Have you ever talked yourself into jumping into the pool in late summer, before it closes for the season?

You know it’s going to be chilly and uncomfortable at first, but you also know you’ll make it through the initial shock and get used to it.

Starting college can feel like that, too. Here are some tips to help you keep your head above water and eventually get along swimmingly.

1. Don’t be afraid to ask for help

Don’t be afraid to ask for help—from your resident assistant or the student life staff, from your professors or your new friends. You’re sure to find someone who loves to help new students like you figure out where the writing center is or learn how to access your assignments online.

2. Talk with your professors and get to know them.

They appreciate seeing students show some initiative and take an interest in the material. Chances are they’d be happy to help you after class with any tough concepts you’re struggling to understand. And the better they know you, the better the recommendation letters they can write for you later for internships, jobs or graduate programs.

3. Take good notes.

Write down insightful or funny things your teachers and classmates say. When your friend says, “You were so good at leading our class discussion on Shakespeare, maybe you should be an English teacher,” write it down. When that quirky professor teaches you an obscure math equation and then says, “This will make you popular at parties!” write it down. You may think you’ll always remember these things, but don’t take that chance.

4. Make friends with people who are different from you.

Find people who come from a different background than you do. Forge connections with people who look or act differently than you do. Learn about who they are as individuals. Don’t assume that everyone in their group is exactly like them, but see what you can learn about the diversity within their communities.

5. Take one or two classes in an area that stretches you outside your comfort zone.

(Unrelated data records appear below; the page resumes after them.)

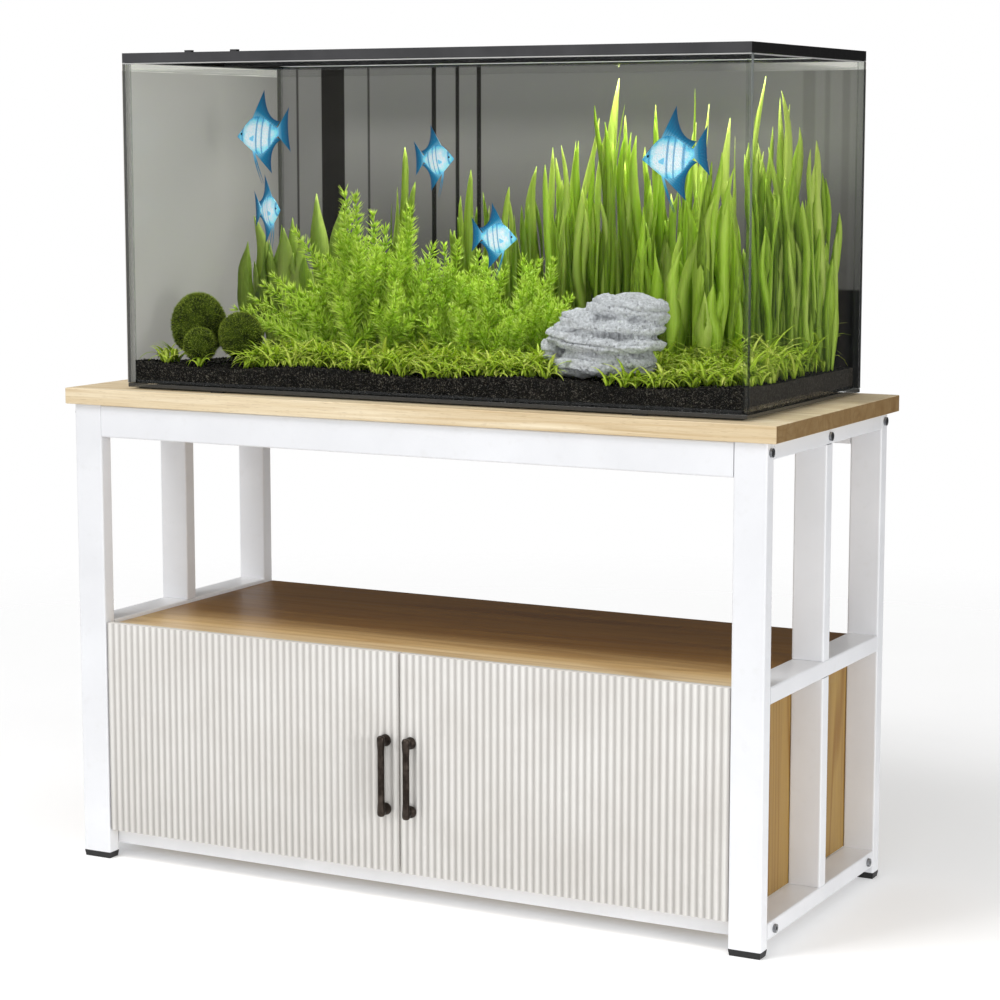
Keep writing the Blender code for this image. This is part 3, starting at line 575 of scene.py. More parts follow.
def prism(outline, low, high, axis):
    """An outline of two numbers per point, carried along an axis from low to high."""
    points = np.zeros((2, len(outline), 3))
    points[:, :, [i for i in range(3) if i != axis]] = outline
    points[0, :, axis], points[1, :, axis] = low, high
    return points.reshape(-1, 3), rings_faces(2, len(outline))


def turned(profile, base, direction, sides=24):
    """A solid of revolution. profile holds (distance along direction, radius) pairs."""
    turn = Vector((0, 0, 1)).rotation_difference(Vector(direction)).to_matrix()
    points = []
    for distance, radius in profile:
        for i in range(sides):
            a = 2 * math.pi * i / sides
            spoke = Vector((radius * math.cos(a), radius * math.sin(a), distance))
            points.append(Vector(base) + turn @ spoke)
    return np.array(points), rings_faces(len(profile), sides)


def fused(name, parts, voxel, smooth):
    """One closed mesh from solids that overlap, remeshed in voxels and smoothed."""
    points, faces = joined(parts)
    mesh = bpy.data.meshes.new(name)
    mesh.from_pydata(points.tolist(), [], faces)
    rough = linked(name + "_rough", mesh)
    remesh = rough.modifiers.new("remesh", "REMESH")
    remesh.mode, remesh.voxel_size = "VOXEL", voxel
    blur = rough.modifiers.new("smooth", "SMOOTH")
    blur.iterations, blur.factor = smooth, 0.5
    depsgraph = bpy.context.evaluated_depsgraph_get()
    made = bpy.data.meshes.new_from_object(rough.evaluated_get(depsgraph))
    bpy.data.objects.remove(rough)
    return made


# Finishes of the CAD nodes that stay -------------------------------------------------------

PANE_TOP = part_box("tank_front_glass")[1].z
WATER_DROP = 0.012  # from the panes' top edges down to the water
WATER_LINE = PANE_TOP - WATER_DROP
WHITE = powder_coat()
OAK_LONG = oak("oak_along_x", 0)
OAK_SHELF = oak("oak_shelf", 0, (1.0, 1.0, 1.0), 0.30, 0.5, True)
OAK_UPRIGHT = oak("oak_upright", 2, (1.42, 1.38, 0.92), 0.42, 1.0)
BRONZE = metal("dark_bronze", srgb(46, 40, 36), srgb(78, 70, 64), 0.42, 90.0)
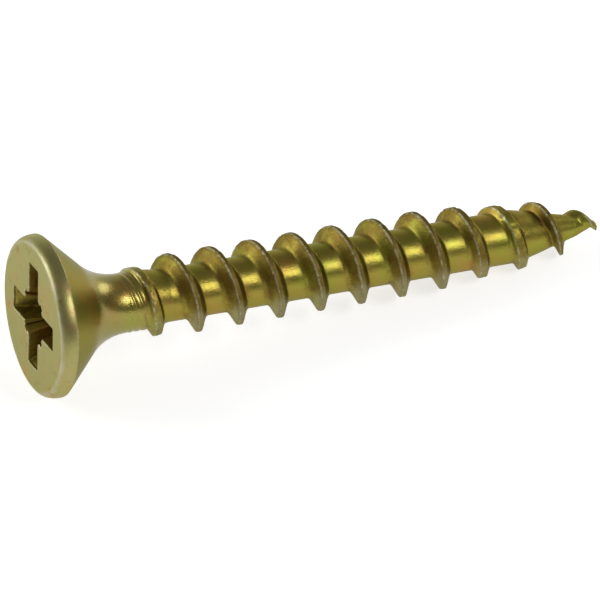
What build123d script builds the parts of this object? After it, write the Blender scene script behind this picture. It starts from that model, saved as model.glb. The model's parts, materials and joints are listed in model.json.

Try something you’re not required to take, just for fun—art appreciation, ceramics, botany, creative writing, Italian, photography, film studies, children’s literature, poetry, cooking, ethics, voice or guitar lessons, women’s history, leadership training, fencing, ballroom dancing, Pilates, positive psychology, world religions…

6. Try something new, whether an extracurricular activity or a study abroad trip.

Experiment with things that you may not have the chance to try after you graduate. Go somewhere you’ve never been before and experience the culture there. You’ll learn a lot about yourself and your interests, even if you decide you don’t really like performing in musicals, for example, or going on service trips to rebuild houses. You’ll also meet people you wouldn’t have met otherwise.

7. Find a study spot on campus

Find a study spot on campus where you can enjoy the college’s architecture or a good view of natural scenery. A beautiful environment makes studying more enjoyable.

8. Your college years will be over before you know it.

Yes, papers and finals and relationships and adulting and figuring out what you want to do with your life are all stressful. But savor the time while you can. Once you graduate, you’ll miss those late-night coffee runs and conversations with friends, spring break road trips, impromptu dance parties, quizzo/board game/karaoke nights, free pizza from the student life office, and endless opportunities to meet peers. So enjoy it now!